Yoko Ono Takes Us Inside Her New MOMA Retrospective
Yoko Ono is best know for her visceral performances, the work she did with John Lennon and solo records like “Walking on Thin Ice.” Her artistic breakthrough came in the early Sixties when she challenged the conventions of composing with a series of gatherings at her Chambers Street loft.
“I don’t remember the first performance so much,” Ono tells Rolling Stone. “The next day was very heavy snow, and John Cage, David Tudor and Peggy Guggenheim – those people – came all the way from Stony Point to New York City to just come to my concert. I was very impressed about that.”

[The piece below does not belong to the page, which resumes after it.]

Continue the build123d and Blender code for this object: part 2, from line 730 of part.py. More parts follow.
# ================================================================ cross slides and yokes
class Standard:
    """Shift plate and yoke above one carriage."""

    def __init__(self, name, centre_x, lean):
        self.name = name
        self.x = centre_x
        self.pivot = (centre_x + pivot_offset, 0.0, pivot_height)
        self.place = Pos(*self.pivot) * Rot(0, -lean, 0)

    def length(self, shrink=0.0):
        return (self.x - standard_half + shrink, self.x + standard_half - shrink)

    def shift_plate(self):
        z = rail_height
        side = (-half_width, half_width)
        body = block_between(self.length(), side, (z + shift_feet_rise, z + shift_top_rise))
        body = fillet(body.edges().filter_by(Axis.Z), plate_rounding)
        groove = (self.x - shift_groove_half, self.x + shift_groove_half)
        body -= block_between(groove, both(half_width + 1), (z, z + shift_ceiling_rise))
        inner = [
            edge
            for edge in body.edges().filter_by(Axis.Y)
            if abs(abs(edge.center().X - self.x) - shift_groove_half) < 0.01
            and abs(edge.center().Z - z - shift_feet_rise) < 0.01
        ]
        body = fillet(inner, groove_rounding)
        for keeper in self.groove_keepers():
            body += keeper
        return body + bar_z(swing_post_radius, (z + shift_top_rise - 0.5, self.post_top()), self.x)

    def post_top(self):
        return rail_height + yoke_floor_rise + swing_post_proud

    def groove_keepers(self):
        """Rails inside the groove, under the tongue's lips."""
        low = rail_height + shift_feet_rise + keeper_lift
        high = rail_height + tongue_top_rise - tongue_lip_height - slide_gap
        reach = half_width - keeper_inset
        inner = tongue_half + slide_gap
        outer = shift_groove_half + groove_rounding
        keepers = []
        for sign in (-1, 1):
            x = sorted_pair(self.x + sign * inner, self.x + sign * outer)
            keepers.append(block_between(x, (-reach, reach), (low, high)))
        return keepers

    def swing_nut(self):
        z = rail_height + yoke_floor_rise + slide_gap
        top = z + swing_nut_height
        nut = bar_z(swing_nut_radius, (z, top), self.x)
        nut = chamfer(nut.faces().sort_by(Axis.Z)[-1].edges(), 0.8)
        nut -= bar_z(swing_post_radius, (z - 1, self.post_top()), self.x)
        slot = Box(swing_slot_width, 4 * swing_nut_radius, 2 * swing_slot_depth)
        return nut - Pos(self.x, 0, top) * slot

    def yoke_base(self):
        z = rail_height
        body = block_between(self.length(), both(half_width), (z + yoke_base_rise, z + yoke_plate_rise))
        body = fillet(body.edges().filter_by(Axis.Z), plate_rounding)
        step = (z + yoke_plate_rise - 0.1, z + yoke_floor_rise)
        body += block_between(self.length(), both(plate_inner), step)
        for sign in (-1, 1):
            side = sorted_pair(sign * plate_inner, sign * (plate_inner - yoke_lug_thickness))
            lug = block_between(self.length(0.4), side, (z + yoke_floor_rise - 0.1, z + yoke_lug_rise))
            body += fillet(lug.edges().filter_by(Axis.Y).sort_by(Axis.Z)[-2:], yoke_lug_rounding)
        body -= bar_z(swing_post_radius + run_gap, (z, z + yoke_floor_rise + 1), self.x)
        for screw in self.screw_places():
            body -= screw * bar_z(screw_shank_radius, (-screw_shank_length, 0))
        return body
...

Photos from this loft appear toward the beginning of Yoko Ono: One Woman Show, 1960-1971, a new retrospective at the Museum of Modern Art. Visitors then move through rooms of malleable paintings, “scores” written for Cage and later music made with the Plastic Ono Band. All find the artist pushing the possibilities of her various mediums and questioning the boundaries that divide both people and genres.

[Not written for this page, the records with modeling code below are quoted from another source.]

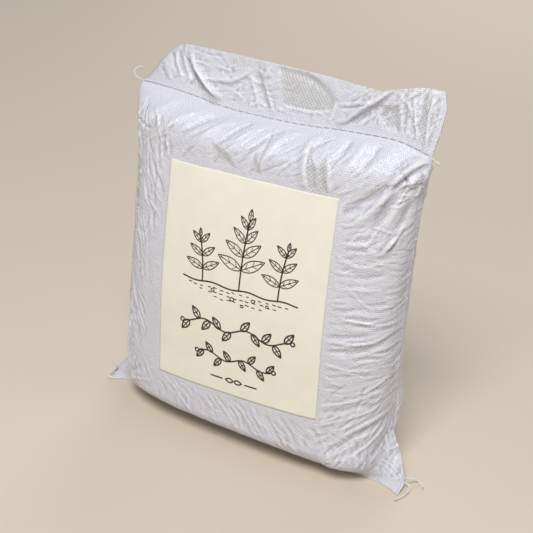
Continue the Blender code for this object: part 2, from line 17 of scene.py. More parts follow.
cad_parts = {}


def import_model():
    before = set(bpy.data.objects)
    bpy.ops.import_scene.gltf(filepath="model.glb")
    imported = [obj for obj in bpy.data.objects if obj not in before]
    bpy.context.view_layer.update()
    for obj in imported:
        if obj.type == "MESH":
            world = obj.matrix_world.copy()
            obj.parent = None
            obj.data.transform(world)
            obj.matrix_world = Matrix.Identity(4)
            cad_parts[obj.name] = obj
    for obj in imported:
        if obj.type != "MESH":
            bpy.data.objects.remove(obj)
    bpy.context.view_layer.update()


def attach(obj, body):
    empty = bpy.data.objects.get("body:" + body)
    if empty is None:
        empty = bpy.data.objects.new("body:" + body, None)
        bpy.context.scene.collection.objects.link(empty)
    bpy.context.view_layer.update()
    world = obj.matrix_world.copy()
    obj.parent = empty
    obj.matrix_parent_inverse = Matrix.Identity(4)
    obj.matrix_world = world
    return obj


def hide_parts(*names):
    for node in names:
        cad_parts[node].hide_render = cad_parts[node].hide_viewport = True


LOG = logging.getLogger("compost_sack")
CONTACT_GAP = 0.0003
FAR_AWAY = 9.0

Curve = Callable[[np.ndarray], np.ndarray]
Points = Sequence[tuple[float, float]]


class Slot(Enum):
    """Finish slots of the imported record."""

    CLOTH = "woven_fabric"
    PAPER = "label_paper"
    THREAD = "sewing_thread"


class FoldProfile(Enum):
    """How the cloth rises across a fold."""

    SOFT = "rounded swell"
    CREASE = "sharp crest with hollow flanks"
    STEP = "tuck, steep on the right of its path and gentle on the left"


class StitchKind(Enum):
    """The two threads of the closing seam."""

    NEEDLE = "straight stitches in front"
    LOOPER = "chained loops behind"


def smooth_curve(points: Points) -> Curve:
    """Makes a curve through points that is smooth and doesn't overshoot between them.

    Args:
        points: pairs of a place and a value, in rising order of place.

    Returns:
        A function from places to values.
    """
    xs, ys = (np.array(values, dtype=float) for values in zip(*points))
    steps = np.diff(xs)
    slopes = np.diff(ys) / steps
    tangents = np.zeros_like(ys)
    tangents[0], tangents[-1] = slopes[0], slopes[-1]
    for i in range(1, len(xs) - 1):
        if slopes[i - 1] * slopes[i] > 0:
            before, after = 2 * steps[i] + steps[i - 1], steps[i] + 2 * steps[i - 1]
            tangents[i] = (before + after) / (before / slopes[i - 1] + after / slopes[i])

    def value(x: np.ndarray) -> np.ndarray:
        """Returns the curve's value at x."""
        x = np.clip(x, xs[0], xs[-1])
        i = np.clip(np.searchsorted(xs, x, side="right") - 1, 0, len(steps) - 1)
        s = (x - xs[i]) / steps[i]
        rise = (1 + 2 * s) * (1 - s) ** 2 * ys[i] + s ** 2 * (3 - 2 * s) * ys[i + 1]
        turn = s * (1 - s) ** 2 * tangents[i] - s ** 2 * (1 - s) * tangents[i + 1]
        return rise + steps[i] * turn

    return value


def smooth_step(x: np.ndarray) -> np.ndarray:
    """Rises smoothly from 0 to 1 as x does."""
    x = np.clip(x, 0.0, 1.0)
    return x * x * (3 - 2 * x)


def window(x: np.ndarray, low: float, high: float, soft: float) -> np.ndarray:
    """Is 1 between low and high, and fades to 0 within soft on either side."""
    return smooth_step((x - low) / soft + 0.5) * smooth_step((high - x) / soft + 0.5)


def smooth_route(route: Sequence[Sequence[float]], spacing: float, least: int = 6) -> np.ndarray:
    """Lays evenly spaced points on a smooth curve through a route.

    Args:
        route: the points that the curve passes, in two or three dimensions.
        spacing: the wished distance between points.
        least: the least number of intervals.

    Returns:
        The points as rows.
    """
    route = np.array(route, dtype=float)
    ends = np.concatenate([[2 * route[0] - route[1]], route, [2 * route[-1] - route[-2]]])
    fine = []
    for a, b, c, d in zip(ends, ends[1:], ends[2:], ends[3:]):
        for s in np.linspace(0, 1, 24, endpoint=False):
            bend = (2 * a - 5 * b + 4 * c - d) * s ** 2 + (3 * b - a - 3 * c + d) * s ** 3
            fine.append(0.5 * (2 * b + (c - a) * s + bend))
    fine = np.array(fine + [route[-1]])
    length = np.concatenate([[0], np.cumsum(np.linalg.norm(np.diff(fine, axis=0), axis=1))])
    even = np.linspace(0, length[-1], max(least, round(length[-1] / spacing)) + 1)
    return np.stack([np.interp(even, length, fine[:, k]) for k in range(fine.shape[1])], axis=-1)


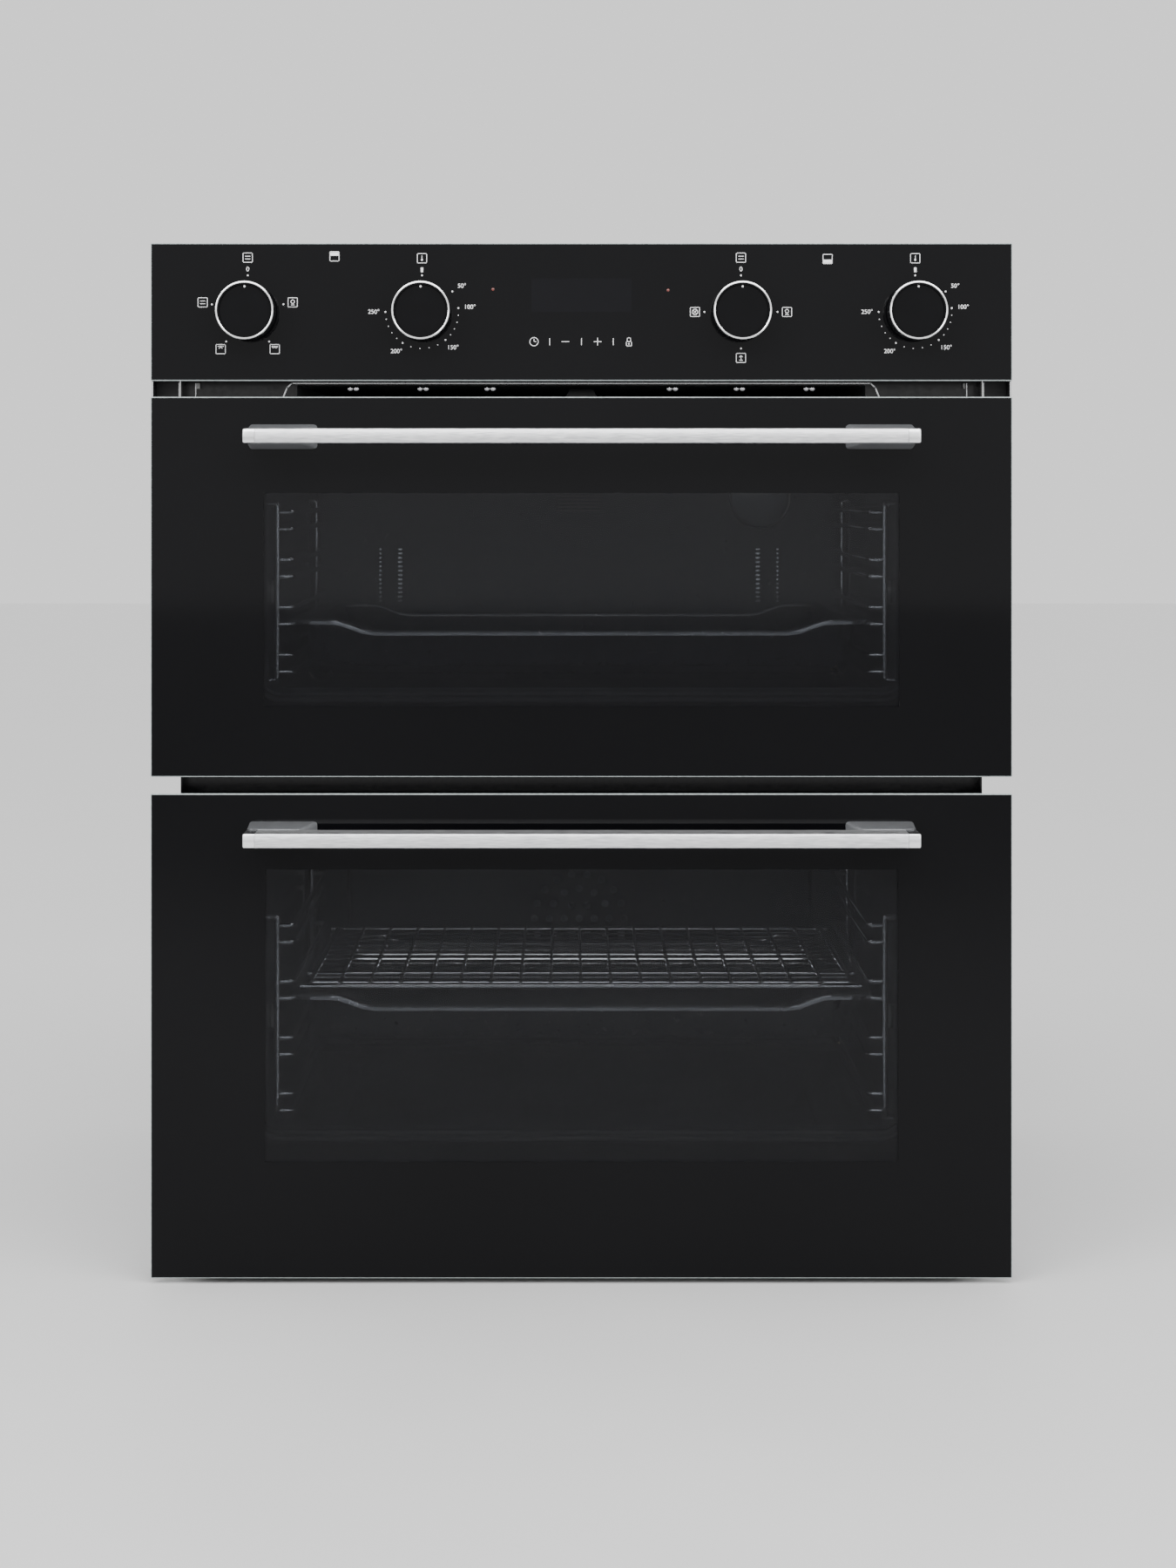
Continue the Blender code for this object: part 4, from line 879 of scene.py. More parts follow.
def stroke(bm, start, end, width=LINE, y=PRINT_Y, depth=PRINT):
    """A flat line facing the front between two (x, z) points, on the panel unless another y is given."""
    a, b = Vector(start), Vector(end)
    along = b - a
    verts = bmesh.ops.create_cube(bm, size=1)["verts"]
    bmesh.ops.scale(bm, vec=(along.length + width, depth, width), verts=verts)
    turn = Matrix.Rotation(-math.atan2(along.y, along.x), 3, "Y")
    bmesh.ops.rotate(bm, cent=(0, 0, 0), matrix=turn, verts=verts)
    centre = (a + b) / 2
    bmesh.ops.translate(bm, vec=(centre.x, y, centre.y), verts=verts)


def dot(bm, at, radius):
    place = Vector((at[0], PRINT_Y + 0.00002, at[1]))
    turned([(0, PRINT), (radius, PRINT), (radius, 0), (0, 0)], place, FORWARD, 16, into=bm)


def loop(bm, at, radius):
    place = Vector((at[0], PRINT_Y + 0.00002, at[1]))
    inner, outer = radius - LINE / 2, radius + LINE / 2
    turned([(inner, 0), (outer, 0), (outer, PRINT), (inner, PRINT)], place, FORWARD, 28, into=bm)


def lines(bm, at, size, *paths):
    """Strokes through points given in units of half the mark's size."""
    for path in paths:
        places = [(at[0] + x * size / 2, at[1] + z * size / 2) for x, z in path]
        for a, b in zip(places, places[1:]):
            stroke(bm, a, b)


# %% Framed symbols
ICON = 0.0064
SQUARE = [(-1, -1), (1, -1), (1, 1), (-1, 1), (-1, -1)]


def framed(bm, at, *paths):
    lines(bm, at, ICON, SQUARE, *paths)


def heat_symbol(bm, at):
    framed(bm, at, [(-0.5, 0.3), (0.5, 0.3)], [(-0.5, -0.3), (0.5, -0.3)])


def thermometer_symbol(bm, at):
    framed(bm, at, [(0, -0.2), (0, 0.55)])
    dot(bm, (at[0], at[1] - ICON * 0.17), 0.0007)


def lamp_symbol(bm, at):
    framed(bm, at, [(-0.3, -0.55), (0.3, -0.55)])
    loop(bm, (at[0], at[1] + ICON * 0.08), ICON * 0.19)


def grill_symbol(bm, at, full):
    waves = [(-0.6, 0.5), (-0.3, 0.2), (0, 0.5), (0.3, 0.2), (0.6, 0.5)]
    framed(bm, at, waves if full else waves[1:4])
    lines(bm, at, ICON, [(-0.6, 0.62), (0.6, 0.62)])


def fan_symbol(bm, at):
    framed(bm, at, [(-0.3, -0.3), (0.3, 0.3)], [(-0.3, 0.3), (0.3, -0.3)])
    loop(bm, at, ICON * 0.30)


def thaw_symbol(bm, at):
    arrow = [(-0.3, 0.25), (0, 0.55), (0.3, 0.25)]
    framed(bm, at, [(0, -0.55), (0, 0.55)], arrow, [(-0.3, -0.5), (0.3, -0.5)])


# %% [markdown]
# Numbers are set in the built-in typeface. A text object is made, turned into a mesh with its own thin
# extrusion, turned upright to face the front, and then moved into place, so that nothing stays a text
# object.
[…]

“She’s really a pioneering voice among her generation,” curator Christophe Cherix tells Rolling Stone. He says that presenting these pieces in an exhibition is challenging, as many of them were based around performance or are purposefully ephemeral. “Yoko Ono’s work is in the world; it’s not here in this museum,” he explains. “What we can do is bring traces, and with her help, we kept the show as lively possible”
Above, watch Cherix and Ono break down this work and take us through the MOMA‘s galleries. “It’s a very, very interesting development for me,” the latter says, smiling as she reflects on her career’s unusual path.